Die Bezirkshauptmannschaft Vöcklabruck verlangt, dass die Soldaten konkret und durch Tatsachen belegen, inwiefern sie besonders gefährdet sind. Auch die LPD Wien und andere Behörden forderten weitere Unterlagen und Informationen zu konkreten persönlichen Bedrohungen an. Selbst wenn kein Bedarf vorliegt, kann man einen Waffenpass erhalten. Laut Waffengesetz liegt "die Ausstellung eines Waffenpasses an andere verlässliche Menschen (. . .) im Ermessen der Behörde". Dabei muss das Interesse desjenigen, der eine Waffe mit sich führen will, mit dem öffentlichen Interesse abgewogen werden.
Die Soldaten geben an, dass sie im Schießen ausgezeichnet ausgebildet und Dritte nicht gefährdet seien, ihr Eingreifen könne Schlimmeres verhindern: "Jeder vernünftige Mensch wünscht sich und würde es begrüßen, wenn ein bewaffneter Antiterror-Spezialist des Jagdkommandos anwesend wäre, wenn ein Überfall oder Terroranschlag stattfindet." Sie verweisen auf eine Entscheidung des Landesverwaltungsgerichts Wien, wonach "das Einschreiten eines - meist zufällig anwesenden - außer Dienst befindlichen Exekutivbeamten, nicht zuletzt in Zeiten steigender Terroranschläge (. . .) aus sicherheitspolitischen Aspekten gewünscht sein muss".

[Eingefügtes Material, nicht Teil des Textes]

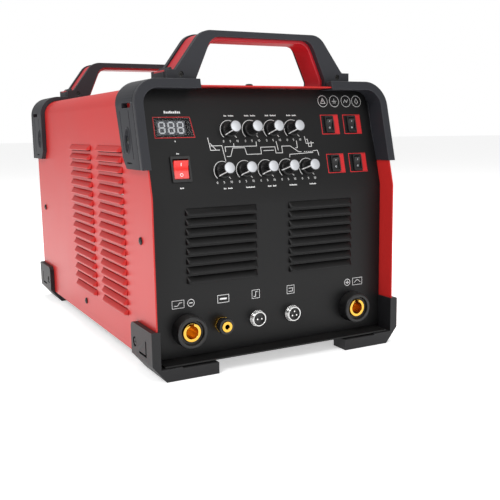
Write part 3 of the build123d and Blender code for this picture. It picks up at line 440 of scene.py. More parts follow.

Im Mai 2020 entschied das Landesverwaltungsgericht Wien auch, dass einem Jagdkommando-Soldaten, gegen den keine konkrete Bedrohung vorlag, im Zuge des Ermessens ein Waffenpass auszustellen war. Es gebe nämlich kein ersichtliches öffentliches Interesse, das gegen das Führen einer Schusswaffe durch den Soldaten spreche, so die Begründung.
Gericht gegen Behörde
Manche Bezirksbehörden widersprechen den Gerichten. Die BH Villach-Land meint: "Diese Entscheidungen sind keine Entscheidungen des Verwaltungsgerichtshofes. Diese Entscheidungen gelten daher nicht für ganz Österreich." Laut Bezirkshauptmannschaft Vöcklabruck ist "gerade damit zu rechnen", dass die Bekämpfung einer Gefahr durch Waffengewalt trotz ausgezeichneter Ausbildung "zu einer Gefährdung Unbeteiligter führt". Davon geht auch die LPD Niederösterreich aus: Sie entschied, dass eine Ermessensabwägung zuungunsten des Soldaten ausfalle.
Die Causa könnte die Behörden und Gerichte noch länger beschäftigen: Ablehnende Bescheide können bei den Landesverwaltungsgerichten bekämpft werden, in weiterer Folge könnten der Verwaltungs- und Verfassungsgerichtshof zum Zug kommen.